Before we left we kissed again, this time longer than the first. Then she looked deep into my eyes and said those three famous words that I thought I'd never hear a girl say to me, "I love you." I just stared back at her and responded, "I love you too." We held each other again and then I left.
Now I had told myself I wouldnt get involved with any girl while inside, but she isnt any girl. I truly believe that I can wake her up to the real "Truth". I have decided to pretend that I am still trying to believe while at the same time pretending like I'm finding out that its all a lie and a cult but this time, being with her while it happens to make it look like I am discovering things for the first time. Have any of you tried this before? Did it work? What do you think I should do? What advice do you have? How hard is this to wake someone up completely? What are my chances of that happeninng and being successful? I want to wake her up slowly, unlike last time. I want her to see things and discover things for herself. She is very smart, and I know she can wake up from this.

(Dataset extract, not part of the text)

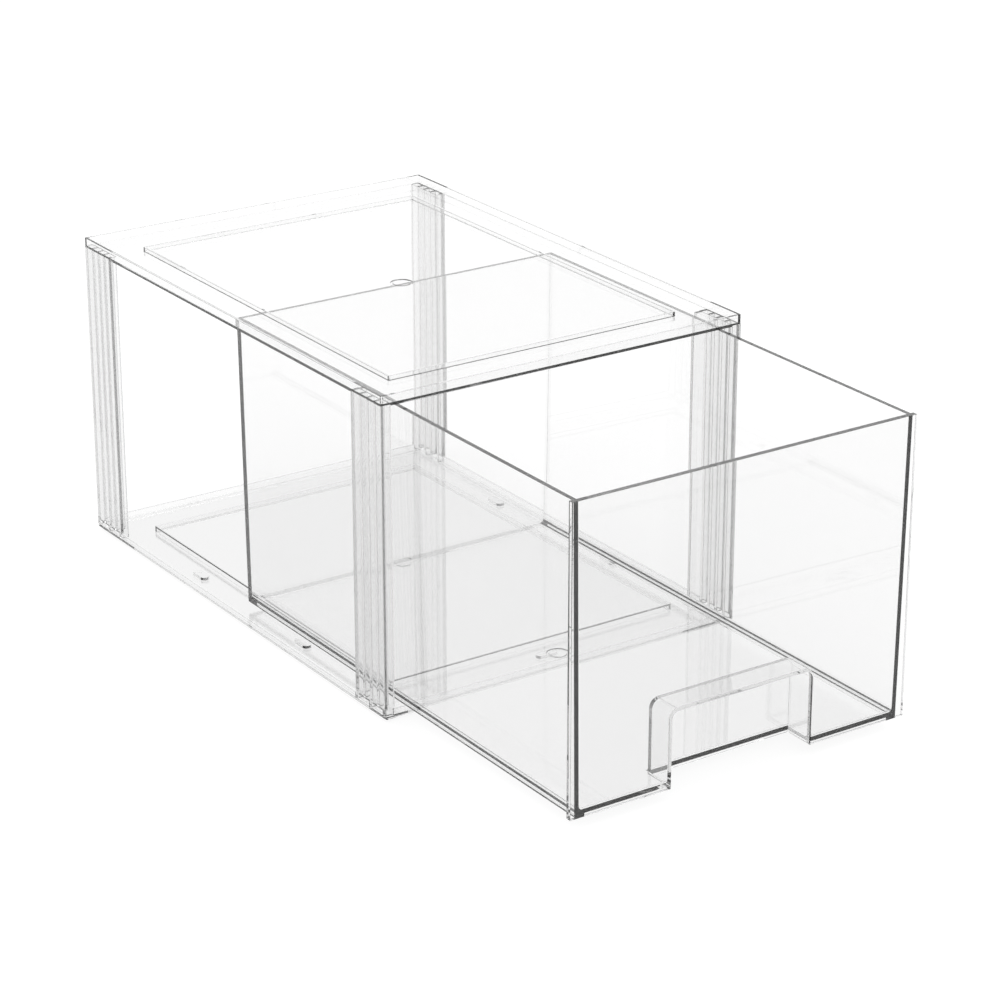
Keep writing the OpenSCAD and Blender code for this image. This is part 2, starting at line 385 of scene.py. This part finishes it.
def ribbed_post_tree():
    """A node tree that makes one post. Corner is the case's corner on the table, and Inward
    holds 1 or -1 for X and Y, whichever leads into the case."""
    tree = bpy.data.node_groups.new("ribbed post", "GeometryNodeTree")
    sockets = (("Corner", "Vector"), ("Inward", "Vector"), ("Length", "Float"),
               ("Wall", "Float"), ("Ribs", "Int"), ("Rib thickness", "Float"),
               ("Rib depth", "Float"), ("Last depth", "Float"), ("Guide depth", "Float"),
               ("Leg width", "Float"), ("Foot", "Float"), ("Shoulder", "Float"),
               ("Head", "Float"), ("Leg foot", "Float"), ("Material", "Material"))
    for name, kind in sockets:
        tree.interface.new_socket(name, in_out="INPUT", socket_type=f"NodeSocket{kind}")
    tree.interface.new_socket("Post", in_out="OUTPUT", socket_type="NodeSocketGeometry")
    given = add_node(tree, "NodeGroupInput").outputs

    def sums(operation, first, second):
        return add_node(tree, "ShaderNodeMath", {0: first, 1: second},
                        operation=operation).outputs["Value"]

    def vector(x, y, z):
        return add_node(tree, "ShaderNodeCombineXYZ", {"X": x, "Y": y, "Z": z}).outputs["Vector"]

    def inwards(x, y, z):
        """The point at x, y inwards from the corner, at the height z."""
        turned = add_node(tree, "ShaderNodeVectorMath", {0: vector(x, y, z), 1: given["Inward"]},
                          operation="MULTIPLY").outputs["Vector"]
        return add_node(tree, "ShaderNodeVectorMath", {0: turned, 1: given["Corner"]},
                        operation="ADD").outputs["Vector"]

    half = add_node(tree, "ShaderNodeVectorMath", {0: given["Inward"], "Scale": 0.5},
                    operation="SCALE").outputs["Vector"]
    cube = add_node(tree, "GeometryNodeMeshCube", {"Size": (1, 1, 1)}).outputs["Mesh"]
    block = add_node(tree, "GeometryNodeTransform",
                     {"Geometry": cube, "Translation": half}).outputs["Geometry"]

    def row(start, count, pitch, low, high, depth, thickness):
        """Upright blocks in a row along Y from start, from the height low to high."""
        step = add_node(tree, "ShaderNodeVectorMath",
                        {0: vector(0.0, pitch, 0.0), 1: given["Inward"]},
                        operation="MULTIPLY").outputs["Vector"]
        line = add_node(tree, "GeometryNodeMeshLine",
                        {"Count": count, "Start Location": inwards(0.0, start, low),
                         "Offset": step}).outputs["Mesh"]
        size = vector(depth, thickness, sums("SUBTRACT", high, low))
        return add_node(tree, "GeometryNodeInstanceOnPoints",
                        {"Points": line, "Instance": block, "Scale": size}).outputs["Instances"]

    span = sums("SUBTRACT", given["Length"], given["Rib thickness"])
    last = sums("SUBTRACT", given["Ribs"], 1.0)
    pitch = sums("DIVIDE", span, last)
    end = sums("MULTIPLY", pitch, last)
    # every second rib goes down into the base as a leg
    legs = sums("ADD", sums("FLOOR", sums("DIVIDE", last, 2.0), 0.0), 1.0)
    foot, shoulder, head = given["Foot"], given["Shoulder"], given["Head"]
    thickness = given["Rib thickness"]
    # the outer wall, the ribs, the innermost rib, the drawer's guide on it, and the legs
    parts = (row(0.0, 1, 0.0, foot, head, given["Wall"], given["Length"]),
             row(0.0, last, pitch, foot, head, given["Rib depth"], thickness),
             row(end, 1, 0.0, foot, head, given["Last depth"], thickness),
             row(end, 1, 0.0, foot, shoulder, given["Guide depth"], thickness),
             row(0.0, legs, sums("MULTIPLY", pitch, 2.0), given["Leg foot"], shoulder,
                 given["Leg width"], thickness))
    union = add_node(tree, "GeometryNodeMeshBoolean", {"Self Intersection": True},
                     operation="UNION", solver="EXACT")
    for part in parts:
        plain = add_node(tree, "GeometryNodeRealizeInstances", {"Geometry": part})
        tree.links.new(plain.outputs["Geometry"], union.inputs["Mesh 2"])
    whole = add_node(tree, "GeometryNodeRealizeInstances", {"Geometry": union.outputs["Mesh"]})
    coat = add_node(tree, "GeometryNodeSetMaterial",
                    {"Geometry": whole.outputs["Geometry"], "Material": given["Material"]})
    add_node(tree, "NodeGroupOutput", {"Post": coat.outputs["Geometry"]})
    return tree


def set_inputs(modifier, values):
    """Sets a Geometry Nodes modifier's inputs by their names."""
    for item in modifier.node_group.interface.items_tree:
        if item.in_out == "INPUT" and item.name in values:
            modifier[item.identifier] = values[item.name]


class CLEARBOX_OT_posts(bpy.types.Operator):
    """Make the four ribbed corner posts"""
    bl_idname = "clearbox.posts"
    bl_label = "Posts"

    def execute(self, context):
        look = context.scene.clear_box
        sizes = context.scene.clear_box_posts
        tree = ribbed_post_tree()
        for node in POSTS:
            low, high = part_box(node)
            left, front = low[0] < 0, low[1] < 0
            guide = high[0] - low[0] if front else sizes.rear_depth
            piece = bpy.data.objects.new(f"clear_{node}", bpy.data.meshes.new(node))
            context.scene.collection.objects.link(piece)
            ribbed = piece.modifiers.new("ribbed post", "NODES")
            ribbed.node_group = tree
            set_inputs(ribbed, {
                "Corner": (low[0] if left else high[0], low[1] if front else high[1], 0.0),
                "Inward": (1.0 if left else -1.0, 1.0 if front else -1.0, 1.0),
                "Length": high[1] - low[1], "Wall": sizes.wall, "Ribs": sizes.ribs,
                "Rib thickness": sizes.rib_thickness, "Rib depth": sizes.rib_depth,
                "Last depth": min(guide, sizes.rib_depth), "Guide depth": guide,
                "Leg width": sizes.leg_width, "Foot": sizes.foot,
                "Shoulder": sizes.shoulder, "Head": high[2], "Leg foot": low[2],
                "Material": post_plastic_painted_shade(look)})
            bake_modifiers(piece)
            merge_flats(piece.data)
            # the post and its Material input take the darker copy of the plastic: painted shade on
            # the ribbed posts
            finish_piece(round_edges(piece, look), node, post_plastic_painted_shade(look))
        return {"FINISHED"}


class CLEARBOX_OT_drawer(bpy.types.Operator):
    """Make the one-piece drawer"""
    bl_idname = "clearbox.drawer"
    bl_label = "Drawer"

    def execute(self, context):
        look = context.scene.clear_box
        _, front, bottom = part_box("drawer")[0]

        def radius_of(edge):
            """The front edge of the finger notch is soft, and the other edges are crisp."""
            points = [vertex.co for vertex in edge.verts]
            at_front = all(p.y < front + ON_PLANE for p in points)
            at_notch = all(abs(p.x) < NOTCH_REACH and p.z < bottom + NOTCH_REACH for p in points)
            at_bottom = all(p.z < bottom + ON_PLANE for p in points)
            soft = at_front and at_notch and not at_bottom
            return look.notch_radius if soft else look.drawer_radius

        piece = round_edges(cad_copy("drawer", "clear_drawer"), look, radius_of)
        finish_piece(piece, "drawer", smooth_plastic(look))
        return {"FINISHED"}


# ---------------------------------------------------------------- studio

class CLEARBOX_OT_studio(bpy.types.Operator):
    """Make the floor, the light tent, the soft lamp and the camera"""
    bl_idname = "clearbox.studio"
    bl_label = "Studio"

    def execute(self, context):
        studio = context.scene.clear_box_studio
        self.make_floor(context, studio)
        self.make_world(context)
        self.make_lamp(context, studio)
        self.make_camera(context, studio)
        return {"FINISHED"}

    def make_floor(self, context, studio):
        half = studio.floor_size / 2
        level = CAD_BOX[0].z - FLOOR_GAP
        mesh = bpy.data.meshes.new("studio_floor")
        corners = [(x * half, y * half, level) for x, y in ((-1, -1), (1, -1), (1, 1), (-1, 1))]
        mesh.from_pydata(corners, [], [(0, 1, 2, 3)])
        mesh.materials.append(studio_floor_paint("matt_white_sweep"))
        floor = bpy.data.objects.new("studio_floor", mesh)
        context.scene.collection.objects.link(floor)

    def make_world(self, context):
        world = bpy.data.worlds.new("white light tent")
        context.scene.world = world
        world.use_nodes = True
        tree = world.node_tree
        tree.nodes.clear()
        tent = add_node(tree, "ShaderNodeBackground", {"Color": linear("ffffff"), "Strength": 1.0})
        add_node(tree, "ShaderNodeOutputWorld", {"Surface": tent.outputs["Background"]})

    def make_lamp(self, context, studio):
        data = bpy.data.lights.new("overhead softbox", "AREA")
        data.shape = "SQUARE"
        data.size = studio.lamp_size
        data.energy = studio.lamp_power
        lamp = bpy.data.objects.new("overhead softbox", data)
        context.scene.collection.objects.link(lamp)
        lamp.location = LAMP_PLACE
        lamp.rotation_euler = (LAMP_AIM - LAMP_PLACE).to_track_quat("-Z", "Y").to_euler()

    def make_camera(self, context, studio):
        back = Vector((math.sin(VIEW_AZIMUTH) * math.cos(VIEW_ELEVATION),
                       -math.cos(VIEW_AZIMUTH) * math.cos(VIEW_ELEVATION),
                       math.sin(VIEW_ELEVATION)))
        data = bpy.data.cameras.new("camera")
        data.lens = studio.lens
        data.sensor_width = 36
        data.clip_start, data.clip_end = VIEW_CLIP
        camera = bpy.data.objects.new("camera", data)
        context.scene.collection.objects.link(camera)
        camera.location = VIEW_TARGET + back * VIEW_DISTANCE
        camera.rotation_euler = (-back).to_track_quat("-Z", "Y").to_euler()
        context.scene.camera = camera


# ---------------------------------------------------------------- panel and registration

class CLEARBOX_PT_sidebar(bpy.types.Panel):
    """Lists the steps that make the drawer box"""
    bl_idname = "CLEARBOX_PT_sidebar"
    bl_label = "Drawer Box"
    bl_space_type = "VIEW_3D"
    bl_region_type = "UI"
    bl_category = "Drawer Box"

    def draw(self, context):
        scene = context.scene
        for settings in (scene.clear_box, scene.clear_box_posts, scene.clear_box_studio):
            for name in settings.bl_rna.properties.keys():
                if name not in {"rna_type", "name"}:
                    self.layout.prop(settings, name)
        for operator in STEPS:
            self.layout.operator(operator.bl_idname)


STEPS = (CLEARBOX_OT_studio, CLEARBOX_OT_panels, CLEARBOX_OT_posts, CLEARBOX_OT_drawer)
CLASSES = (ClearBoxSettings, PostSettings, StudioSettings, *STEPS, CLEARBOX_PT_sidebar)


def register():
    for cls in CLASSES:
        bpy.utils.register_class(cls)
    bpy.types.Scene.clear_box = PointerProperty(type=ClearBoxSettings)
    bpy.types.Scene.clear_box_posts = PointerProperty(type=PostSettings)
    bpy.types.Scene.clear_box_studio = PointerProperty(type=StudioSettings)


def unregister():
    del bpy.types.Scene.clear_box_studio
    del bpy.types.Scene.clear_box_posts
    del bpy.types.Scene.clear_box
    for cls in reversed(CLASSES):
        bpy.utils.unregister_class(cls)


def main():
    """Makes the studio and every piece."""
    register()
    scene = bpy.context.scene
    scene.view_settings.view_transform = "Standard"
    scene.cycles.max_bounces = WALL_BOUNCES
    scene.cycles.transmission_bounces = WALL_BOUNCES
    scene.cycles.glossy_bounces = WALL_BOUNCES
    scene.cycles.transparent_max_bounces = OPEN_BOUNCES
    scene.cycles.caustics_reflective = False
    scene.cycles.caustics_refractive = False
    bpy.ops.clearbox.studio()
    bpy.ops.clearbox.panels()
    bpy.ops.clearbox.posts()
    bpy.ops.clearbox.drawer()


if __name__ == "__main__":
    main()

In the end, I'm going to leave regardless of wether she comes or not. My mind is set on that! If thats the case, I'll have to end it and I know that will probably hurt me more than her but this time I want to at least try. I'm doing this because I want to free someone while I am still in and also because I honestly love her. I know that theres a chance it might not work but I want to be positive for once.
So again thank you for reading I know it was a lot. Now please give me your thoughts, opinions, ideas, experiences, pros, cons. I'm going to need them all!